In other words, prosecutors who want to convict an official of bribery must demonstrate that he or she actually participated in bribery as the law defines it.
As Roberts also noted, the case was based on charges that threatened the normal workings of representative government. Had the government succeeded, the precedent could threaten such normal political activities as constituents making campaign contributions to a preferred candidate or making a modest gesture of entertainment to a friend who happens to be an officeholder. Defining almost everything as an “official act” would grind a politician’s normal activities to a screeching halt.
While McDonnell could technically be retried, the Supreme Court’s decision means the case is effectively over. Given the weakness of the government’s case against him, McDonnell’s win essentially puts the matter to rest legally, though the damage to his reputation will probably continue to trouble him for years to come.
The Court made the right call, but if you think prosecutors are humiliated or deterred by such reversals, think again. I doubt anyone in the Obama Justice Department is going to lose a minute’s sleep over the fact that McDonnell will not serve his original two-year sentence, and likely will not go to jail at all. McDonnell’s chances of running to succeed Obama, or of galvanizing his state against this year’s Democratic nominee, were still effectively ruined – and that was most likely the biggest motivation for bringing him to trial for simply behaving like the politician he was.

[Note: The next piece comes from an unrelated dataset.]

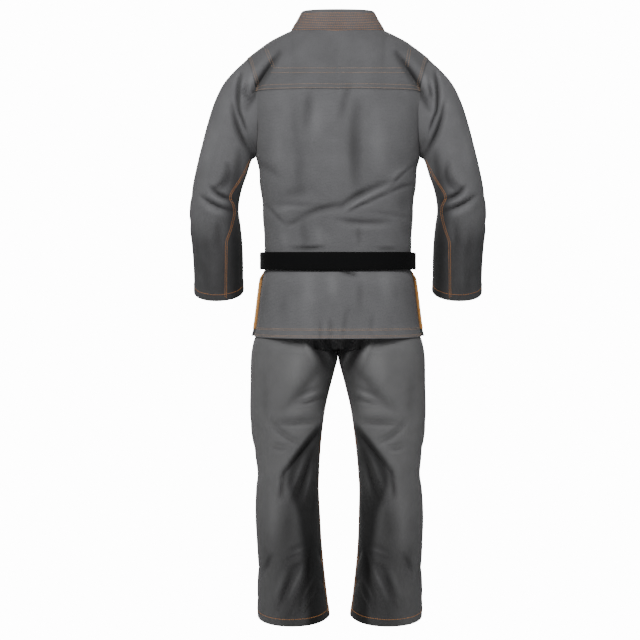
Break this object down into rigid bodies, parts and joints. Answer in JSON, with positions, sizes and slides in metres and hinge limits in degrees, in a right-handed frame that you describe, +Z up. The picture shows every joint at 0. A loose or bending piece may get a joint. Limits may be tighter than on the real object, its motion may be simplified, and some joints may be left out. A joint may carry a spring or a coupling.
{
  "type": "judo uniform",
  "caption": "Worn-shape judo uniform: woven wrap jacket with stitched collar band, tied belt and loose trousers, hollow for the wearer's body.",
  "frame": {"origin": "middle of the neck opening, level with the collar's base, where the wearer's shoulders hold the uniform", "axes": "+X the wearer's left, -Y the front, +Y the back, +Z up"},
  "size_m": [0.692, 0.2826, 1.4127],
  "materials": {
    "jacket_cloth": "grey pearl-weave cotton with orange top-stitching, matt",
    "trouser_cloth": "grey plain-weave cotton, matt",
    "black_belt": "black cotton, stitched in rows, matt",
    "orange_tape": "orange cotton tape, matt"
  },
  "bodies": {
    "root": {"back_panel": "jacket_cloth", "front_left": "jacket_cloth", "front_right": "jacket_cloth", "shoulder_yoke": "jacket_cloth", "sleeve_left": "jacket_cloth", "sleeve_right": "jacket_cloth", "collar_band": "jacket_cloth", "vent_tape_left": "orange_tape", "vent_tape_right": "orange_tape", "belt_inner_turn": "black_belt", "belt_outer_turn": "black_belt", "belt_knot": "black_belt", "belt_end_left": "black_belt", "belt_end_right": "black_belt", "trouser_left": "trouser_cloth", "trouser_right": "trouser_cloth", "waistband": "trouser_cloth"}
  },
  "joints": []
}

Similarly, Perry and Walker had to devote time and resources to their legal defense that could have been deployed to make them better candidates. I doubt it would have made a difference, but prosecutors had nothing to lose by making their targets’ lives difficult.
This is the real point. Prosecutors have nothing to lose when they bring bad cases, except the case itself, and the outcome of the case isn’t what really matters much of the time. Until we start getting the same accountability from law enforcers that they demand from everyone except themselves, we will see too many cases in which prosecutors feel free to wreck someone’s life because they stand to win even if they lose.